- [Material]
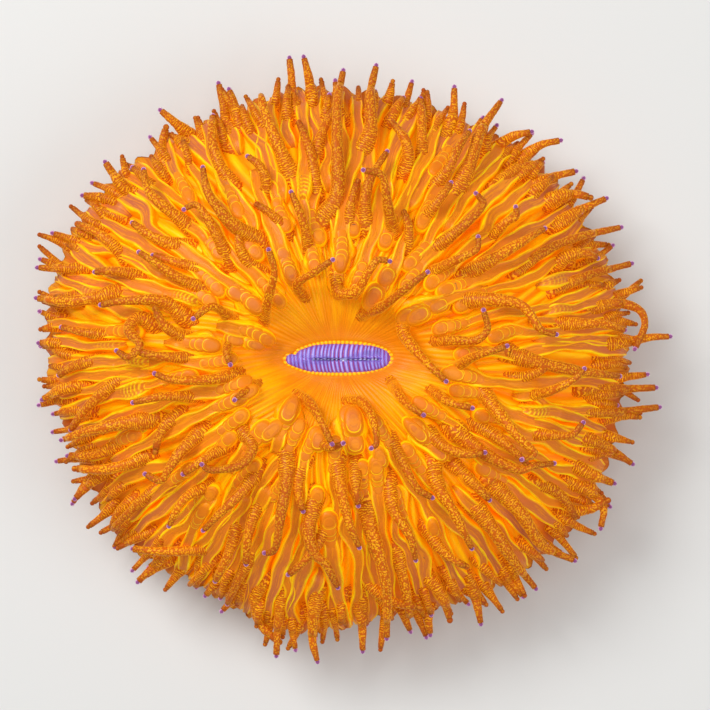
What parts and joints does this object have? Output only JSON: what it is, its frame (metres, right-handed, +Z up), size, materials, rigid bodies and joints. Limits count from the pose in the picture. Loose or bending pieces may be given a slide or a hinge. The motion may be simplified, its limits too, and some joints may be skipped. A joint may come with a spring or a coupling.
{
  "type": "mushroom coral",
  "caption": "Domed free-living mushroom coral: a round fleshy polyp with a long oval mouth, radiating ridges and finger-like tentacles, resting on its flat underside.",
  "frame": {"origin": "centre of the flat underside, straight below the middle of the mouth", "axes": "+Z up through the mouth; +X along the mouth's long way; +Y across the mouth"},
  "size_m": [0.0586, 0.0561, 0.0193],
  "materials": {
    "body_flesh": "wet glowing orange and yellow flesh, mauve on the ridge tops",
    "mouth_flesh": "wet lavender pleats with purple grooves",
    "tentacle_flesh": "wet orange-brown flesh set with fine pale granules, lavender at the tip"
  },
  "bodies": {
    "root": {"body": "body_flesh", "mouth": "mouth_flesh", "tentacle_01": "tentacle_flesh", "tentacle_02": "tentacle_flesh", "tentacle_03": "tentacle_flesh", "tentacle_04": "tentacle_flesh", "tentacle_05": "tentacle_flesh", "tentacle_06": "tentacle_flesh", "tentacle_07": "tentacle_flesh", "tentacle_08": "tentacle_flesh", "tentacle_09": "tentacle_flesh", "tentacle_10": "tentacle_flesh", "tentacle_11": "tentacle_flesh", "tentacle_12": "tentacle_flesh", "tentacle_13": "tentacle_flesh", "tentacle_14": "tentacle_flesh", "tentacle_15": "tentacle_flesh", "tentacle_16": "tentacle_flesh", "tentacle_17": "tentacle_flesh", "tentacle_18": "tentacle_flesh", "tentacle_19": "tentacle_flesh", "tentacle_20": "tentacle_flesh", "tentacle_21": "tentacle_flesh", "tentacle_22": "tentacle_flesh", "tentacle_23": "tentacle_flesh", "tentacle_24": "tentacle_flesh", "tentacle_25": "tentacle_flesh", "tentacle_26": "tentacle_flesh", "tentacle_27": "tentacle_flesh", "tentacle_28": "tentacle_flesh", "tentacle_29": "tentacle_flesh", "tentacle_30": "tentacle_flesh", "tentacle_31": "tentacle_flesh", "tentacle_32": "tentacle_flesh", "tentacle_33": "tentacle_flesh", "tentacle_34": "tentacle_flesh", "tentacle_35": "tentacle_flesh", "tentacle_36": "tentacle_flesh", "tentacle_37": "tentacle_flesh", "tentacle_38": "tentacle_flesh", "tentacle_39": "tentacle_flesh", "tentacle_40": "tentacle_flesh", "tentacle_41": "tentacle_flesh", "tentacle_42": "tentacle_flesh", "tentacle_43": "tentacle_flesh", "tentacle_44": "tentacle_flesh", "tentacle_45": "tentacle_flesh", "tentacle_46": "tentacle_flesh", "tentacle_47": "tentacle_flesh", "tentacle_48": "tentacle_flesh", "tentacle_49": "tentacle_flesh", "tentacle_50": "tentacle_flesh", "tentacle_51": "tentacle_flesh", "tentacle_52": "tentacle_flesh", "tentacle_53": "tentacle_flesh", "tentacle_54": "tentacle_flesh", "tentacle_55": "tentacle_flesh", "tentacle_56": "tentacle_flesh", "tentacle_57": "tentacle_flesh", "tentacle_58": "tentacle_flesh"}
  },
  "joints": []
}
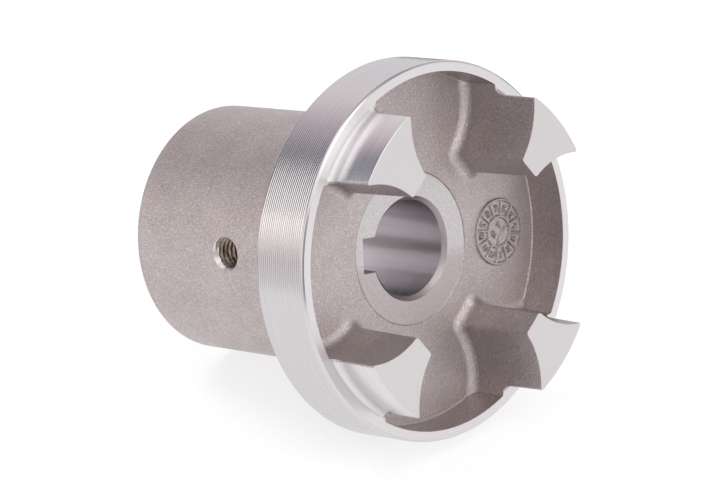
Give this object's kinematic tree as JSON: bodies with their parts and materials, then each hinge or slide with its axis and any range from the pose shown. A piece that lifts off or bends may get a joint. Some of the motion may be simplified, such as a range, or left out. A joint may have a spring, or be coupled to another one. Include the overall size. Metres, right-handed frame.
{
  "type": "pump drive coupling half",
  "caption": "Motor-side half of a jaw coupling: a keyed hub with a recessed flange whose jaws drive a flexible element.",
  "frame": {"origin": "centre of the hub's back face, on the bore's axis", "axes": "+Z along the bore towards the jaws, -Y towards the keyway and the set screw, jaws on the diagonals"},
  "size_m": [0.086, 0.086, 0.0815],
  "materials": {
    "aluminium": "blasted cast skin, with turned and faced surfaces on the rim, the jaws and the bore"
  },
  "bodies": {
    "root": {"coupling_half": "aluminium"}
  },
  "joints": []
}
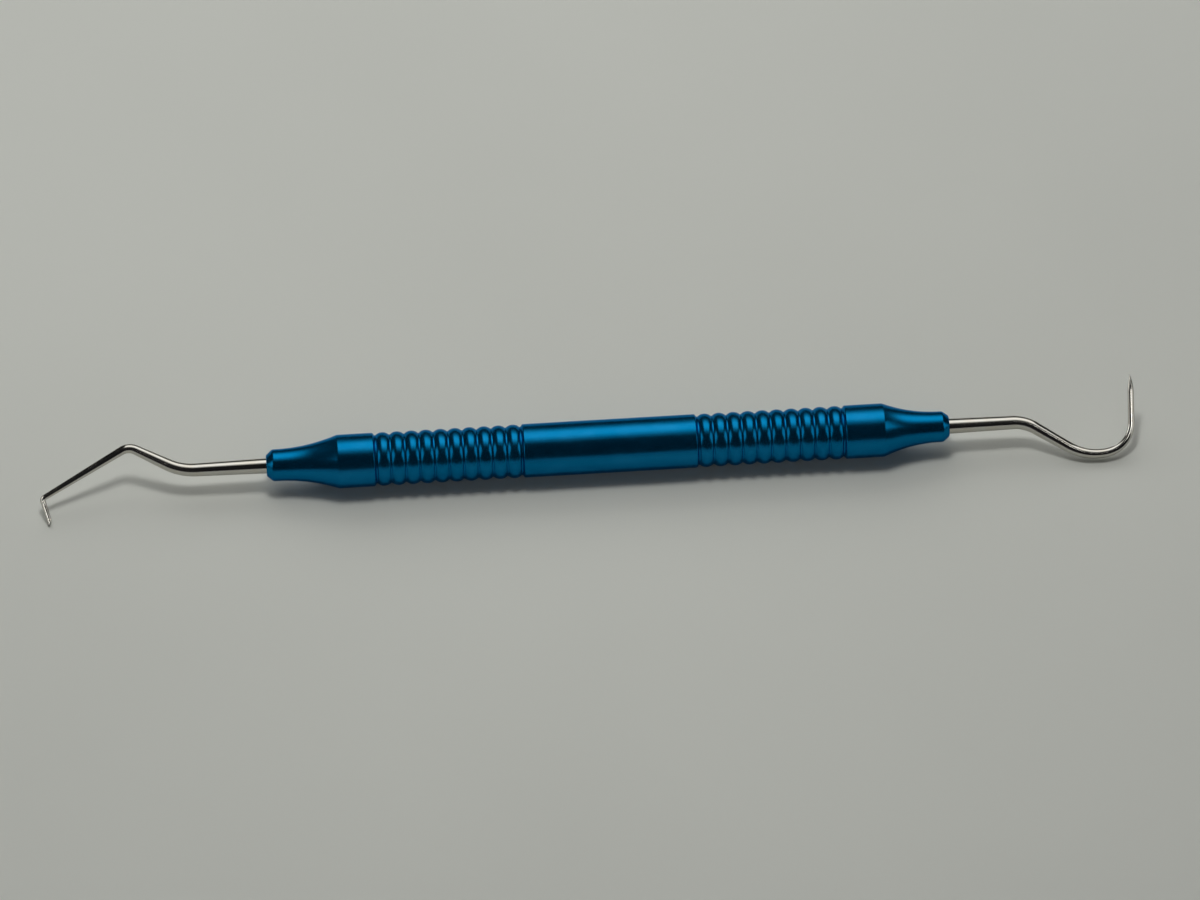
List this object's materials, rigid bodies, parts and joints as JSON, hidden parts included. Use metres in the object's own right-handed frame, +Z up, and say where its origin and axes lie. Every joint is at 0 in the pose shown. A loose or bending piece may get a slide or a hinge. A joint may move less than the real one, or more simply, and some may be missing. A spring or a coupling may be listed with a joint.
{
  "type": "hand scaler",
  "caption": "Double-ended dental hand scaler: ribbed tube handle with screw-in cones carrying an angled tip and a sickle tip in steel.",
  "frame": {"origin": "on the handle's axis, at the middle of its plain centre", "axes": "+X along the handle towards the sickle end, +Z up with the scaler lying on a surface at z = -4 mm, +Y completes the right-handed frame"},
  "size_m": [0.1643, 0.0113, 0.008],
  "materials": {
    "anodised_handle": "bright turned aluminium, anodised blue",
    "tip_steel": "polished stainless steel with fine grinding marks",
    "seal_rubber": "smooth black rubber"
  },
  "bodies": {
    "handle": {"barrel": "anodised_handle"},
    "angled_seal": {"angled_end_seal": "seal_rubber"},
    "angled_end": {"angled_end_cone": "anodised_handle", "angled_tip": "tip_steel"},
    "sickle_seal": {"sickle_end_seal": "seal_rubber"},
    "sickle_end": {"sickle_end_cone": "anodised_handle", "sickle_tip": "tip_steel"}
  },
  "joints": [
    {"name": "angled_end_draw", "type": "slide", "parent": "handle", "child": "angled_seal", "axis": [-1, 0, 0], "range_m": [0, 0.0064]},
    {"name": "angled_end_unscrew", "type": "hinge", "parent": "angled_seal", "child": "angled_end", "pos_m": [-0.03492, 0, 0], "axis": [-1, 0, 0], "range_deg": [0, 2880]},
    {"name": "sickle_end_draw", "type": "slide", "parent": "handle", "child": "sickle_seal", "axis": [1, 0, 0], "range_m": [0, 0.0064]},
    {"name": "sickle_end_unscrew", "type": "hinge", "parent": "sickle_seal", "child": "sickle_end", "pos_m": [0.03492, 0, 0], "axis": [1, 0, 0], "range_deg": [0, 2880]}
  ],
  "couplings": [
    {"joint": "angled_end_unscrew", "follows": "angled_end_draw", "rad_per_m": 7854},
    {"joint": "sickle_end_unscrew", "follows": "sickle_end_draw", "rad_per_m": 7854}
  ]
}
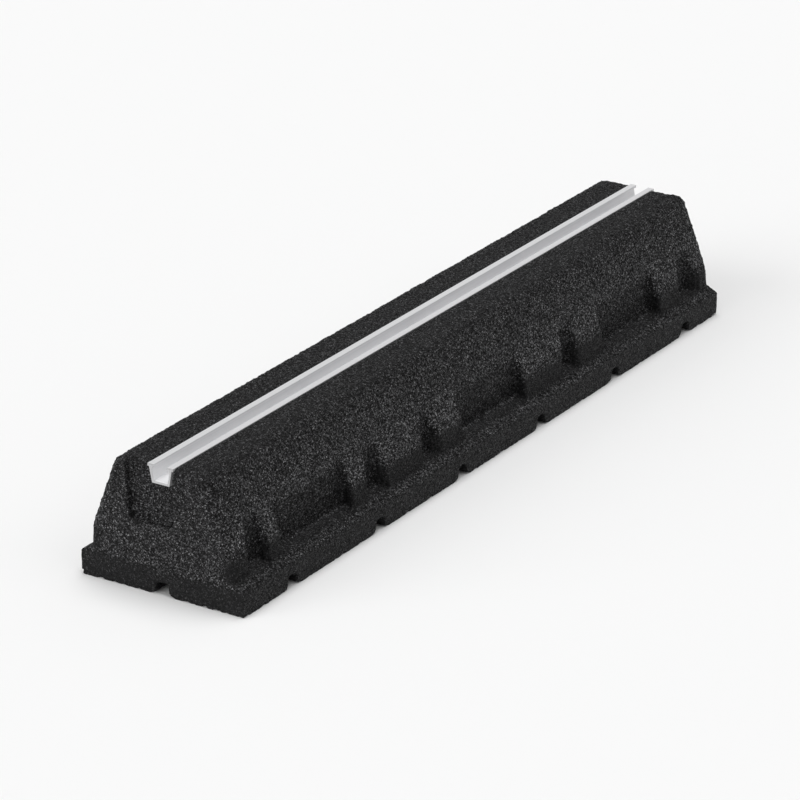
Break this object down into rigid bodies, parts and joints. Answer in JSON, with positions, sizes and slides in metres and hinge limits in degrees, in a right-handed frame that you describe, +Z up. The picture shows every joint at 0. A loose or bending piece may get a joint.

- [Problem description] Return each line of the data that contains the string "axes".

- [Response to the task]
  "frame": {"origin": "centre of the flat underside, straight below the middle of the mouth", "axes": "+Z up through the mouth; +X along the mouth's long way; +Y across the mouth"},
  "frame": {"origin": "centre of the hub's back face, on the bore's axis", "axes": "+Z along the bore towards the jaws, -Y towards the keyway and the set screw, jaws on the diagonals"},
List this object's materials, rigid bodies, parts and joints as JSON, hidden parts included. Use metres in the object's own right-handed frame, +Z up, and say where its origin and axes lie. Every joint is at 0 in the pose shown. A loose or bending piece may get a slide or a hinge. A joint may move less than the real one, or more simply, and some may be missing. A spring or a coupling may be listed with a joint.
  "frame": {"origin": "on the handle's axis, at the middle of its plain centre", "axes": "+X along the handle towards the sickle end, +Z up with the scaler lying on a surface at z = -4 mm, +Y completes the right-handed frame"},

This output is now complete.